On 18 June 2014 11:05, spudboy100 via Everything List <
everything-list@googlegroups.com> wrote:

> Volcano's? I am not sure of any under the North Pole. I never said human
> (7 billion) never had an impact. I did say that whatever the impact is, is
> not what the other side is saying, as in exaggerated for
> political-ideological, and economic reasons. Plus, I have concluded that
> the politicians and their billionaires haven't done anything realistic to
> drive back the incoming seas, such create artificial reefs, figure out ways
> to gather and store wind and sun, and do this in a definitive way. Nada.
> Conclusion, they exaggerating. Volcanos under the western self are the
> fact, so maybe the ruling class will be forced to do as I say. If somebody
> smart said, the north pole is shrinking due to reasons not particularly
> related to pollution (AGW) would you accept that? Based on the research I
> mean?
>
> Yes of course. Current thinking is that melting around the Arctic is being
accelerated by something like soot deposits, which change the albedo and
makes the ice absorb more heat from the Sun. That isn't therefore a
greenhouse effect, though it is due to human industry. (However that's only
acceleration on top of an existing shrinkage that is presumably due to
global temperature rises.)

I'm sure there are exaggerations and so on, as you say, but it doesn't take
a lot of independent research to show that a lot of scientific bodies agree
that the Earth has warmed and that the CO2 has risen, and it starts to seem
implausible that they are all being told what to do by some shadowy
organisation and that all the charts and graphs and satellite pictures have
been manipulated, rather than just being reported facts.
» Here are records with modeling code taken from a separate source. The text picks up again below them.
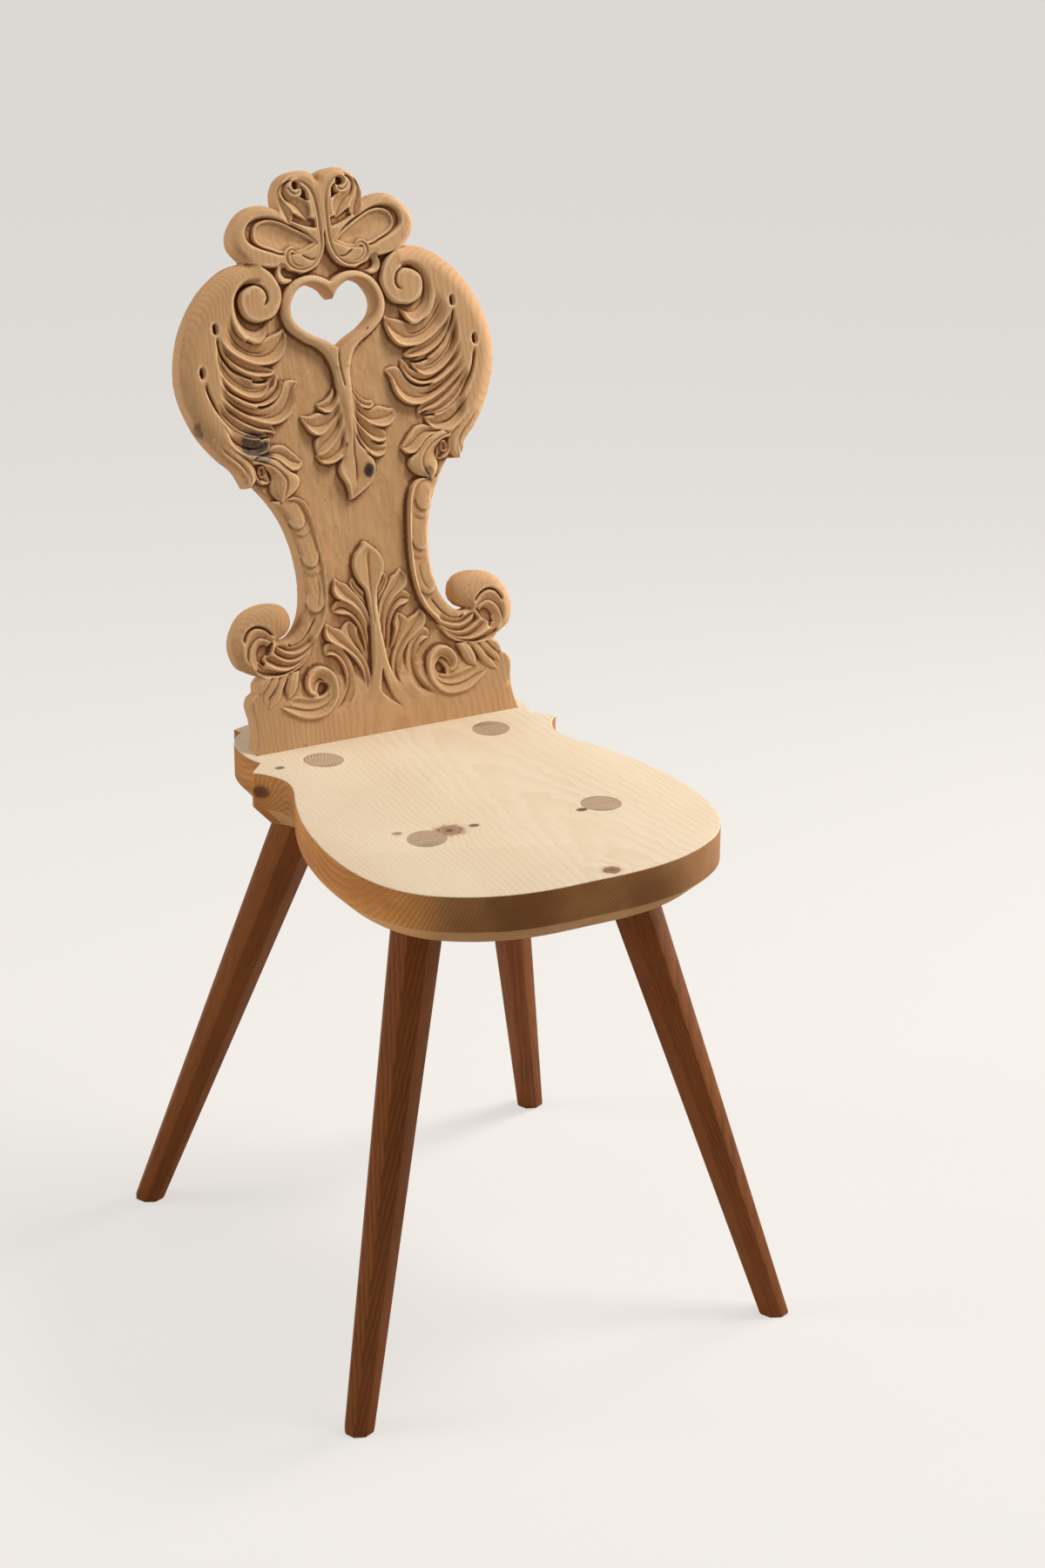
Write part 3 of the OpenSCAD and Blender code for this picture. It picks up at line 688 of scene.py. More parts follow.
def carve_standing_leaf():
    for low_edge, high_edge, top, drop in STANDING:
        sheet(low_edge, high_edge, scoop(top, drop + 1.5, 0.5, 1.8, 0.9), lambda s, t: ramp(1 - t, 0, 0.2))
    # Middle leaf, its ridge, and the stem that flares into the base
    sheet([(-0.5, 162), (-6, 156), (-10.5, 151.5), (-13, 145), (-12.5, 137), (-9.5, 129), (-5, 121),
           (-3.5, 108), (-4, 90), (-5.5, 72), (-8, 55), (-13, 41), (-20, 30), (-30, 20)],
          [(0.5, 162), (6, 157), (11.5, 151.5), (14.5, 144.5), (14, 136), (10, 128), (5.5, 120),
           (4, 108), (4.5, 90), (6, 72), (8.5, 55), (13.5, 41), (20, 31), (30, 20)],
          lambda s, t: 20.8 - 2.2 * (1 - np.abs(2 * s - 1)) * ramp(t, 0, 0.12) * ramp(0.42 - t, 0, 0.15)
          - 1.4 * ramp(t, 0.8, 1) - 1.0 * np.abs(2 * s - 1) ** 3, fades(0.86, 1), RIGHT)
    groove([(2, 156), (1, 146), (0, 130), (-1, 112), (-1.5, 90)], 2.0, 1.6, 0.12, RIGHT)
    groove([(2.6, 118), (3, 100), (4, 82), (6.5, 62), (11, 44), (18, 30)], 1.6, 1.2)
    # Dark split between the two feet of the stem
    sheet([(0.5, 54), (-1.5, 44), (-2.2, 36), (3, 29), (9, 24), (14.5, 20)],
          [(0.5, 54), (2.5, 46), (4.5, 38), (7, 31), (10, 25.5), (14.5, 20)],
          lambda s, t: 15.5 + 3.0 * t, None, RIGHT)


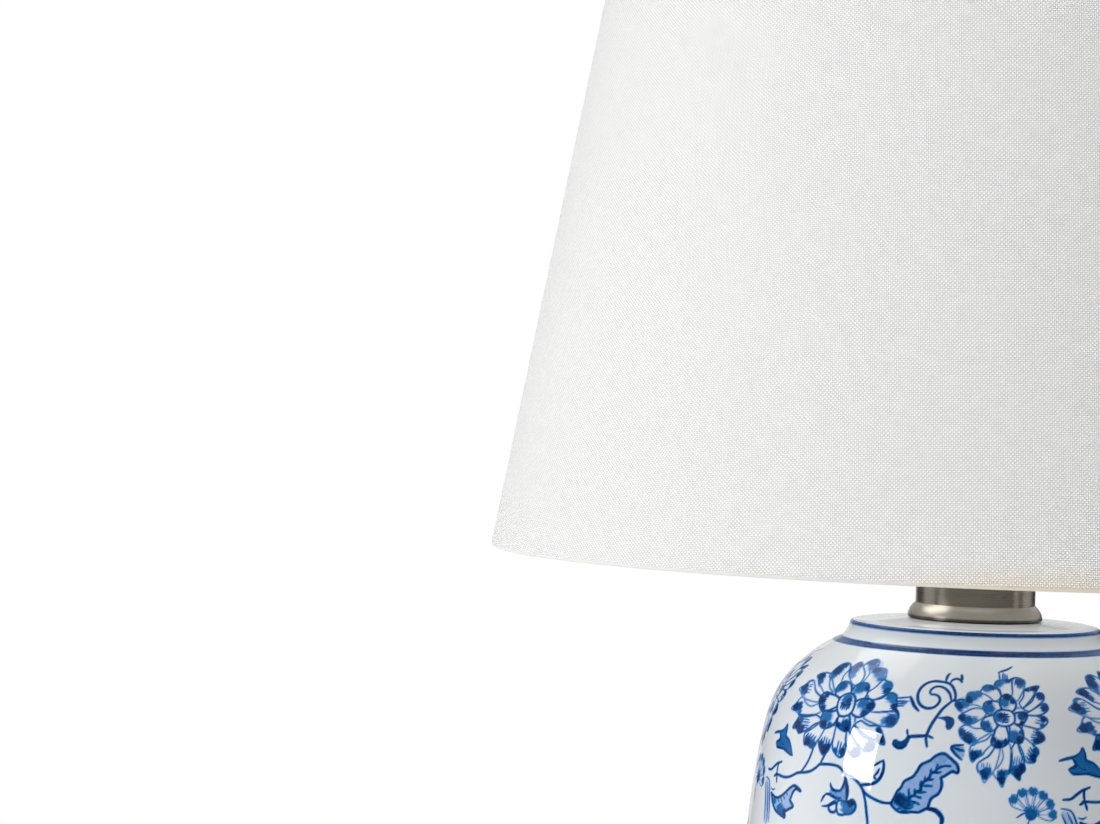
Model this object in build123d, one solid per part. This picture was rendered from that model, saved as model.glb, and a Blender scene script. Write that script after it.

Interpretation is
a different thing again, theory suggests CO2 rises cause temperature rises,
the physics is well understood ... but even if it's only a correlation, we
could be in trouble.

I agree we should be doing something about it, but then I've been saying
that for years. If we can't prevent it - and reducing the CO2 would almost
certainly cool the Earth, regardless of what's caused the temperature rise
- then it would be a good idea to at the very least plan to live with it,
rather than sit back and hope for the best. So far we have droughts,
storms, shrinking water tables, deforestation, ocean acidification, the
dwindling of easily-reachable fossil fuel resources, etc - and if trends
continue, we ain't seen nuffin yet. So it would be a good idea to do *something
*before the Earth joins the rest of Fermi's paradox.